If carrying out a Segmented File Upload, the final deposit stage is to send the Temporary-URL to the server as part of a By-Reference deposit.

{
  "@context" : "https://swordapp.github.io/swordv3/swordv3.jsonld",

  "@type" : "ByReference",

  "byReferenceFiles" : [
    {
      "@id" : "[Temporary-URL]",
      "contentType" : "application/zip",
      "contentLength" : 123456,
      "contentDisposition" : "attachment; filename=file.zip",
      "packaging" : "http://purl.org/net/sword/packaging/SimpleZip",
      "digest" : "SHA256=...."
    }
  ]
}

4.4. Server-Side processing

  1. The server receives a By-Reference Document with one or more files listed and creates records for each of these files that it plans to dereference.

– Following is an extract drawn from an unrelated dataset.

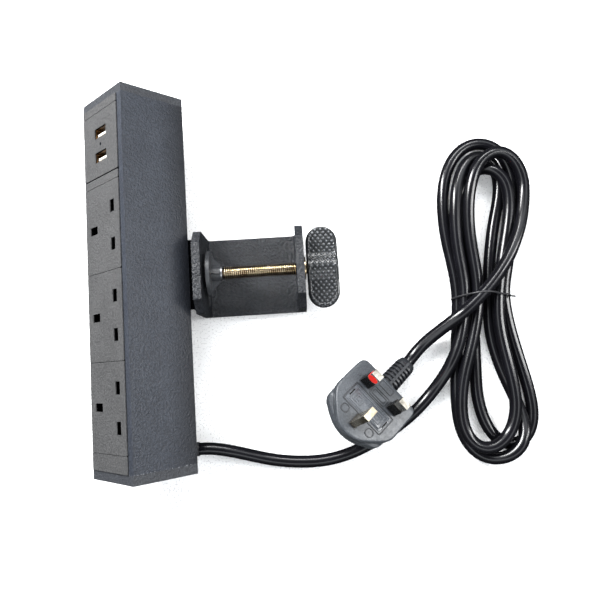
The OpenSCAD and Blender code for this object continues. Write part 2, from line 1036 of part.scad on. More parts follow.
extrusion_shell();
top_end_cap();
bottom_end_cap();
end_cap_screws();
top_spacer();
middle_spacer();
bottom_spacer();
usb_faceplate();
usb_housing();
usb_port_shell_1();
usb_port_shell_2();
usb_tongue_1();
usb_tongue_2();
usb_circuit_board();
usb_transformer();
usb_indicator();
outlet_faceplate_1();
outlet_faceplate_2();
outlet_faceplate_3();
outlet_base_1();
outlet_base_2();
outlet_base_3();
shutter_1();
shutter_2();
shutter_3();
shutter_spring_1();
shutter_spring_2();
shutter_spring_3();
live_busbar();
neutral_busbar();
earth_busbar();
internal_wires();
terminal_block();
cord_boot();
boot_nut();
wedge_bracket();
wedge_screws();
wedge_nut_plate();
clamp_frame();
frame_screws();
thread_bush();
clamp_screw();
clamp_knob();
clamp_pad();
pad_clip();
power_lead();
power_lead_hank();
power_lead_tail();
cord_tie();
plug_body();
plug_cord_boot();
plug_live_pin();
plug_neutral_pin();
plug_earth_pin();
plug_pin_sleeves();
fuse_carrier();
fuse();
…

  2. The server responds to the client with the appropriate response for the action

  3. At its own pace the server obtains all the files that are marked for dereference.

  4. Once the Files are downloaded and processed, the server sets the file status appropriately in the Status Document

  5. If there is an error in downloading or otherwise processing the file, the server sets the status to error and provides a meaningful log message.